The question all this activity around social visualization of data sets raises for me is whether people are seeing the information around them in more structured terms. To put it another way, I wonder if more people will come to these tools without their own data sets, play around with what's up there already, and go back to their own work with a new eye for what they might be able to extract usefully from the babble of infomation that surrounds us all -- or will these types of sites only appeal to people who are already data geeks, and who already see the world in terms of what data they can scrape, create or download from publically available sources.
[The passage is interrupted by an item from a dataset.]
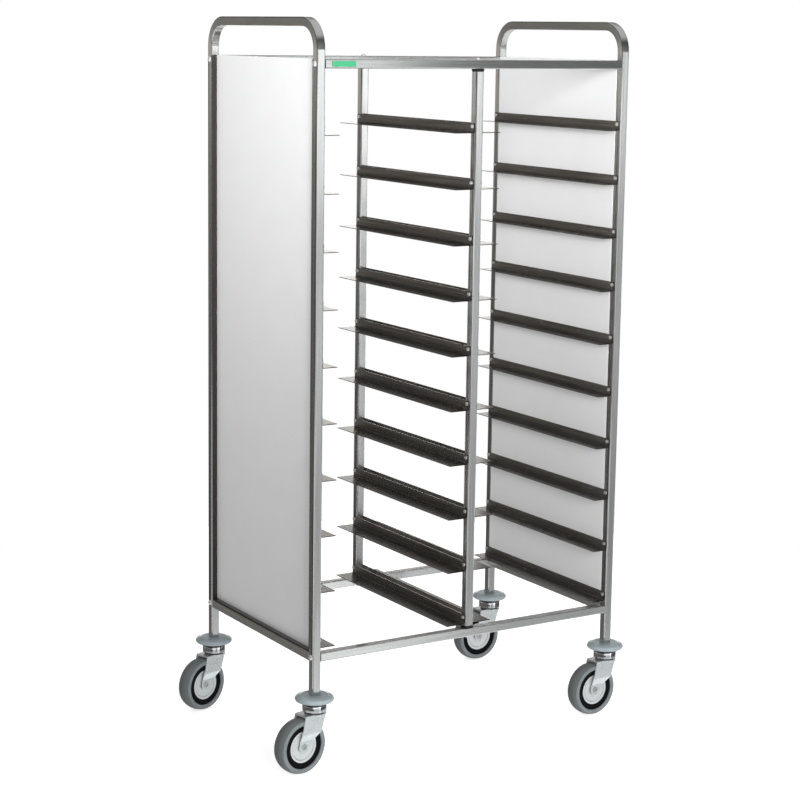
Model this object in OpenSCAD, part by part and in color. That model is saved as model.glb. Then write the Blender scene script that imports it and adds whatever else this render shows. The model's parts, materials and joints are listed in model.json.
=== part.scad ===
// Tray return trolley: two bays of tray guides in a square tube frame on four swivel casters.
// Millimetres, +Z up, +X to the right and +Y to the back, seen from the front.

/* [Frame] */
// Height from the floor to the top of the push handles
overall_h = 1650; // [1400:1:1800]
// Width over the two end hoops
frame_w = 824; // [760:1:900]
// Depth over the posts
frame_d = 518; // [420:1:620]
// Side of the square tube
tube = 20; // [20:0.5:25]
// Wall of the square tube
tube_wall = 1.5; // [1:0.1:1.8]
// Outer corner radius of the square tube
tube_round = 2.5; // [2:0.1:3]
// Bend radius at the handle corners, to the tube's centre line
bend_r = 58; // [45:1:75]
// Height of the underside of the bottom rails
bottom_rail_h = 247; // [230:1:258]
// Height of the handles' top over the underside of the top rails
handle_rise = 107.5; // [95:0.5:160]
// Length of the plugs in the tube ends
plug_len = 17; // [15:1:18]
// Thickness of the black pads at the ends of the divider posts
pad_t = 5; // [2:0.5:5.5]
// How far the pads stand out past the divider posts
pad_over = 1; // [0.5:0.5:2]

/* [Side panels] */
// Thickness of the side panels
panel_t = 7; // [4:0.5:12]
// Gap between a side panel and the rail below it
panel_gap = 3; // [1:0.5:6]

/* [Tray guides] */
// Number of tray levels in each bay
level_count = 10; // [4:1:10]
// Gap between the bottom rails and the lowest guides
first_level_gap = 10; // [10:1:60]
// Height from the flanges of the top guides to the top rails
top_level_gap = 141; // [60:1:160]
// Height of a guide's upright leg
guide_leg = 22; // [20:1:30]
// Width of the flange that carries the tray, on the guides of the divider
guide_flange = 49; // [35:1:60]
// Width of the same flange on the guides of the outer posts
outer_flange = 38; // [30:1:60]
// How far each guide stops short of the frame's front and back faces
guide_short = 4; // [2:1:5]
// Thickness of the guide sheet
guide_t = 1.5; // [1:0.1:2]
// Bend radius inside the guide
guide_bend = 1.5; // [1:0.1:3]
// Height of the guide screws above the flange's underside
guide_screw_h = 15; // [13:0.5:16]

/* [Fasteners] */
// Shank diameter of the frame screws
frame_screw_d = 8; // [6:0.5:10]
// Head diameter of the frame screws
frame_head_d = 13; // [12:0.5:16]
// Head height of the frame screws
frame_head_h = 4.5; // [3:0.5:6]
// Length of thread that a frame screw has in its plug
frame_grip = 14; // [10:1:15]
// Shank diameter of the guide screws
guide_screw_d = 4; // [3:0.5:4]
// Head diameter of the guide screws
guide_head_d = 8; // [6:0.5:9]
// Head height of the guide screws
guide_head_h = 2.4; // [1.5:0.1:3]
// How far a guide screw reaches into the tube
guide_screw_reach = 4; // [2:0.5:6]

/* [Blank plate] */
// Length of the blank plate on the front top rail
plate_l = 58; // [30:1:90]
// Height of the blank plate
plate_h = 12; // [8:0.5:14]
// Thickness of the blank plate
plate_t = 0.8; // [0.5:0.1:1.5]
// Distance from the left end of the rail to the blank plate
plate_from_post = 16; // [5:1:100]

/* [Casters] */
// Wheel diameter
wheel_d = 125; // [115:1:125]
// Width of the tyre
tyre_w = 32; // [26:0.5:32]
// Radial thickness of the tyre
tyre_t = 13; // [8:0.5:14]
// Radius of the tyre's rounded tread
tread_r = 40; // [36:1:60]
// Width of the black rim band
rim_w = 26; // [20:0.5:28]
// Diameter of the zinc hub discs
hub_disc_d = 72; // [56:1:80]
// Thickness of the hub discs
hub_disc_t = 1.5; // [1:0.1:2]
// How far the middle of a hub disc lies in from the side of the rim band
hub_dish = 1.5; // [1:0.5:5]
// Thickness of the rim's web
web_t = 8; // [6:0.5:10]
// Width of the hub discs' flat outer lip
hub_lip = 5; // [4:0.5:8]
// Diameter of the wheel's hub
hub_d = 24; // [20:0.5:28]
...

This is an important question in my work as one of the problems we've been thinking about at the Civil Society Communications project is how to get non-profit organizations who often collect large amounts of data for advocacy purposes to think about visualizing that information rather than only collating it into a written report or a set of flat tables. The written report is important to establish a baseline set of facts and to look at trends in detail, but the information visualization piece, which is almost entirely missing from the work of most advocacy groups, particularly those working in the global south, can quickly catch the eye of new supportors and decision-makers alike. These types of organizations may not even see the information collection they are doing as generating data sets, and depending on how they go about it, they may miss that opportunity...if you think you are collecting information only for a written report, you might collect it, store it, and categorize it quite differently than if you are thinking of using it to tell a visual story.

So my hope, when I look at these types of tools that "democratize visualization", is that they will not only fulfill their stated mission, but also help with education and inspiration among those who may not yet find themselves toe-tappingly excited when someone mentions "data sets" and "visualization" in the same breath.

Disclosure: My employer, the Open Society Institute, a private grant-making foundation, provided financial support to the development of the Issue Crawler software mentioned above.